【サンパウロ綾村悟】ベネズエラ政府が6日、パラグアイとの断交を発表した。パラグアイが5日、昨年7月のベネズエラ大統領選で反米左派のマドゥロ大統領と一騎打ちを演じた野党統一候補のゴンサレス氏を、当選者と認めたことが断交の理由。
パラグアイのペニャ大統領は5日、ゴンサレス氏とオンラインで会談し、6日には同氏をベネズエラ大統領として公認すると声明を発表していた。同声明を受け、ベネズエラ政府は「内政干渉だ」と反発、国内駐在のパラグアイ外交団に対して引き揚げを命じていた。

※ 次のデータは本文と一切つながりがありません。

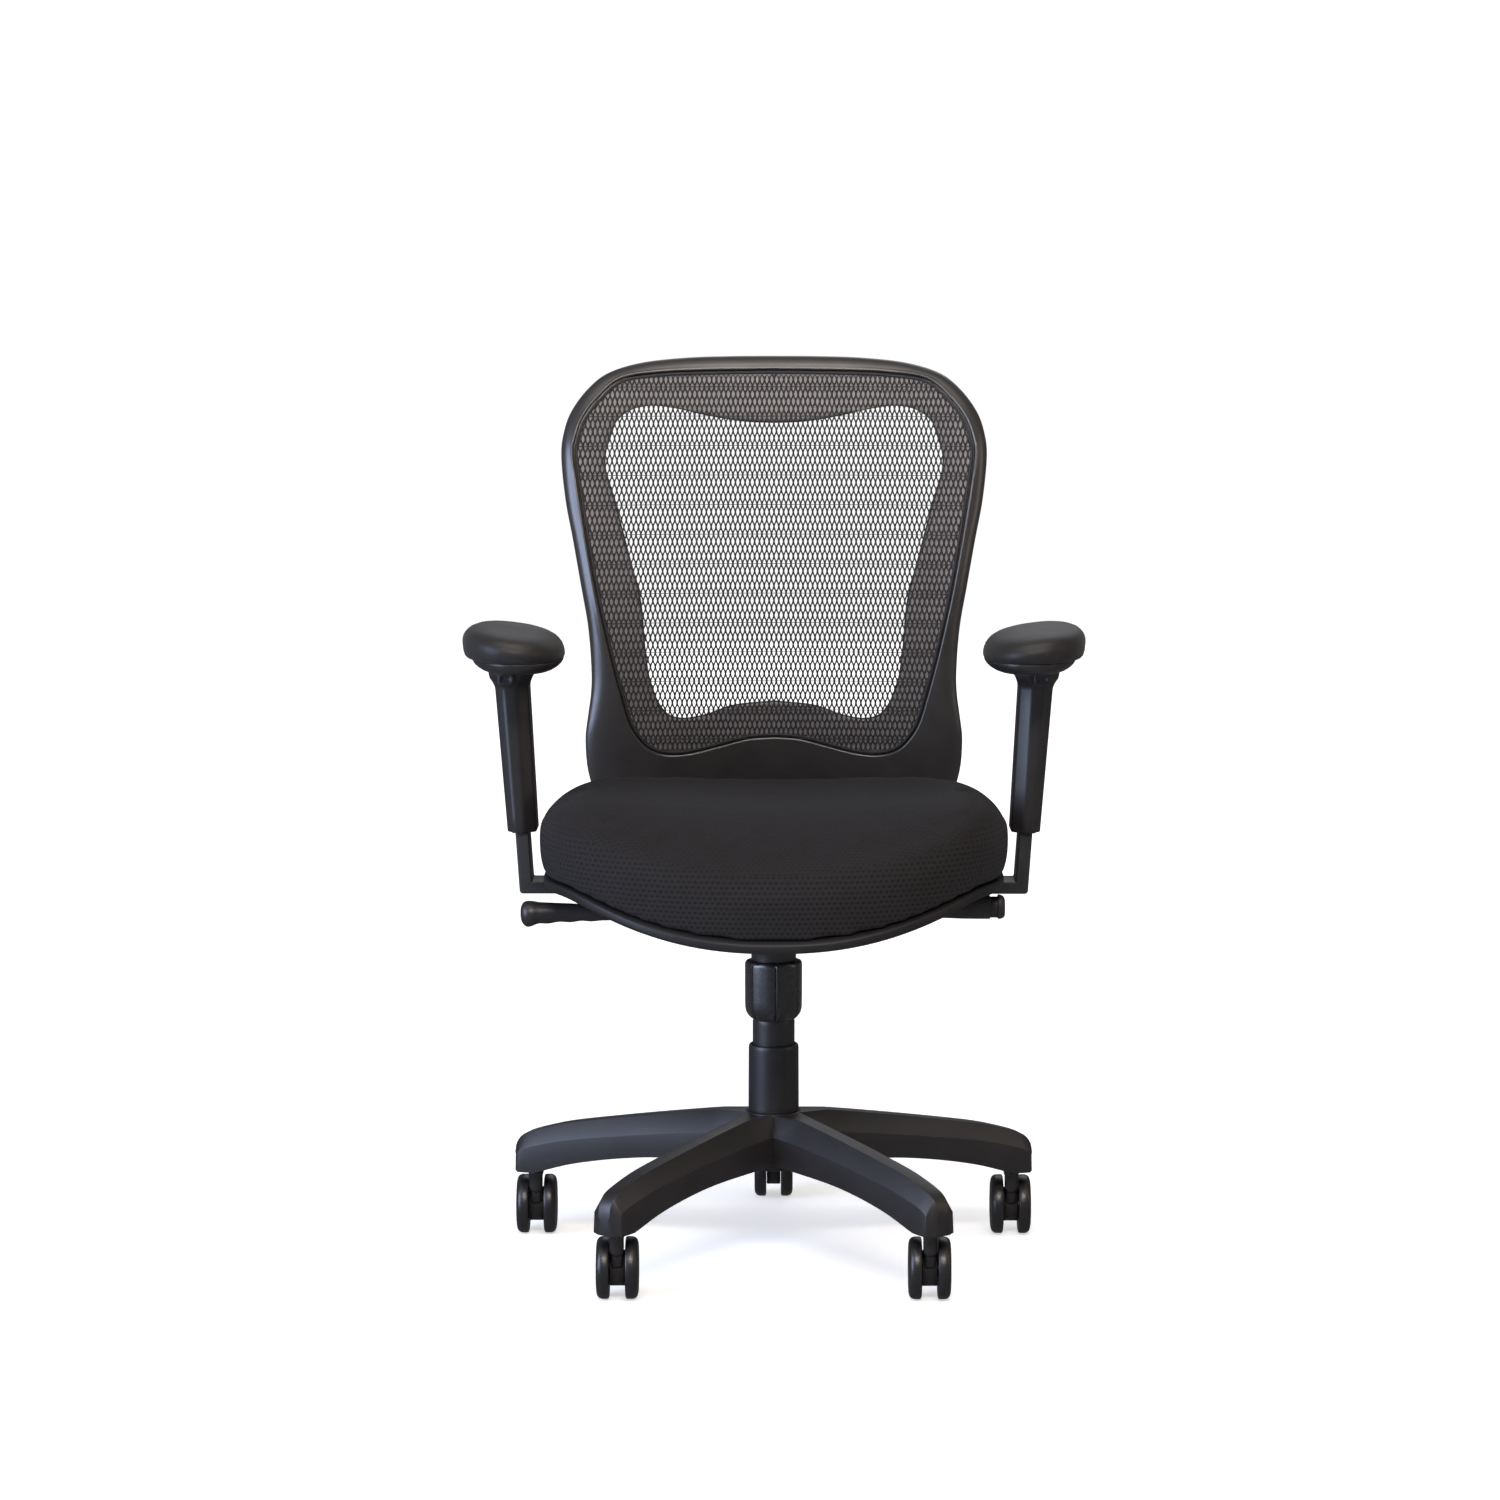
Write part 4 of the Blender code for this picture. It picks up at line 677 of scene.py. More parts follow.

ベネズエラ大統領選では、事前の世論調査で圧倒的な支持を得ていたゴンサレスの当選が確実視されていた。だが、選管はこれに反して反米左派で現職のマドゥロ氏の3選を発表した。マドゥロ氏の独裁政治が続くベネズエラでは、最高裁や選管が政権の影響下にある。
野党とその支持者らは、開票結果の公開やマドゥロ大統領の辞任を求めて反政府デモを繰り広げたが、政府側はこれを弾圧した。ゴンサレス氏は政治犯としての逮捕を逃れるため、スペインに亡命していた。
国連や米国、またブラジル、アルゼンチン、パナマなどの中南米各国が、選挙結果の公開などを求めてきたが、ベネズエラ政府は応じていない。
ベネズエラでは、マドゥロ大統領の就任式が10日に行われる予定だが、ゴンサレス氏もこの日に合わせ、ベネズエラ入りを模索している。
ゴンサレス氏はこれまで、支持を求めて米州各国を訪問し、6日には米国のバイデン大統領とワシントンのホワイトハウスで会談した。
バイデン氏は同日、X(旧ツイッター)に「ゴンサレス氏こそ(ベネズエラ大統領の)就任宣誓を行うべき」「ベネズエラ国民は真の勝者への平和的な権力移管を求める権利がある」などと投稿している。